Você ainda vê o quanto eu gosto desse vento batendo no meu rosto, me mostrando que eu sou livre pra sonhar e, acima de tudo, realizar. Você vê, não vê? Eu tenho tantos sonhos para realizar que eu não posso simplesmente sentar aqui, na beiradinha dessa estrada, esperando você voltar. Eu sei que foi essa minha dificuldade em ser permanente que me fez te perder, mas eu sou assim e isso nunca mudou e acho que nunca vai mudar. Eu sempre tive um certo medo de amar e ser amada. O amor é lindo, na nossa cabeça. Mas quando ele acontece, é um pouco assustador e um tanto avassalador. Não há controle nenhum sobre esse sentimento e isso me assusta. É uma pena todo esse tempo que a gente perdeu longe e todos os vestidos que eu uso e você não vê. É uma pena saber que a gente pode se ver qualquer dia desses e não se reconhecer. É claro que vai haver fogo por dentro, queimando em brasa os nossos corações, em nome das memórias guardadas. Mas, ainda assim, não serão mais aquela garota do sorriso tímido e aquele garoto metido a poeta, frente a frente. Agora a metida a poeta sou eu.
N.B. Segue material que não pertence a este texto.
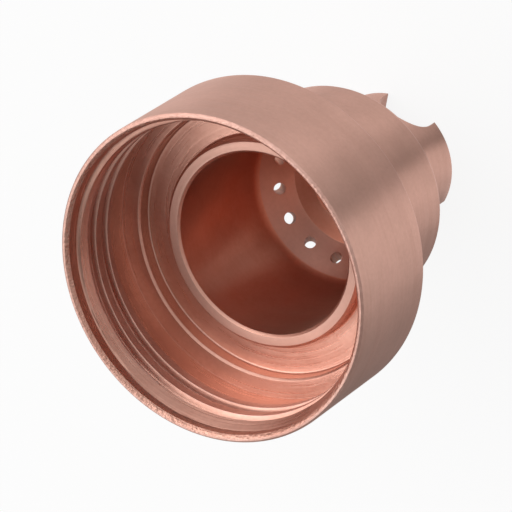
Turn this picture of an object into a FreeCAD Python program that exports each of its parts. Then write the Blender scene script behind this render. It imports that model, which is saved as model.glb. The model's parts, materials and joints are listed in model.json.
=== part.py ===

Agora nós somos meros estranhos com rostos familiares. Talvez a gente nunca mais dê certo, porque algumas coisas realmente mudam (e mudam muito!) e a brasa que ainda resta acesa pode ser pela esperança de que aquele menino que conheci ainda exista. E talvez ele não exista... E por isso aqui estou, pela última vez, escrevendo para você. Como eu havia dito, tenho percebido muitas coisas esses dias e uma delas é que eu não vou voltar. Não vou voltar, porque arrependimento e saudade não traz ninguém de volta. Eu sempre acreditei que você fosse diferente de todos os outros que já passaram por mim, porque nenhum outro sentimento durou mais de uma semana. Eu estava enganada. Na verdade, você é como todos os outros. A única diferença é que você foi o que durou mais tempo. Agora estou aqui, liberta das correntes que me prendem a você e te deixando livre, de uma vez por todas. Estou aqui para colocar um ponto final nessa história cheia de altos e baixos, pois ela já estava nos fazendo sofrer. Eu prefiro guardar as lembranças boas para sempre do que ver a possessividade destruí-las.

Eu nem precisei matar esse amor, pois ele morreu sozinho, no momento em que eu não consiga mais encontrar algo recíproco entre nós. Hoje vejo como isso foi útil para que eu pudesse me lembrar da melhor parte do amor. Eu tirei as correntes e a armadura. Eu soltei a sua mão porque vou precisar ser inteira para seguir em frente. Muitas pessoas podem caminhar ao nosso lado, mas ninguém pode caminhar pela gente. Eu te desejo todas as coisas boas que a vida tem para lhe oferecer, porque você merece. Eu te desejo felicidade, em nome de tudo o que nós fomos e por quem eu me tornei depois de você: uma pessoa mais linda e mais feliz. Por todos os meus sonhos e por todo esse amor próprio que me fez enxergar as coisas como realmente são, eu te digo: Adeus.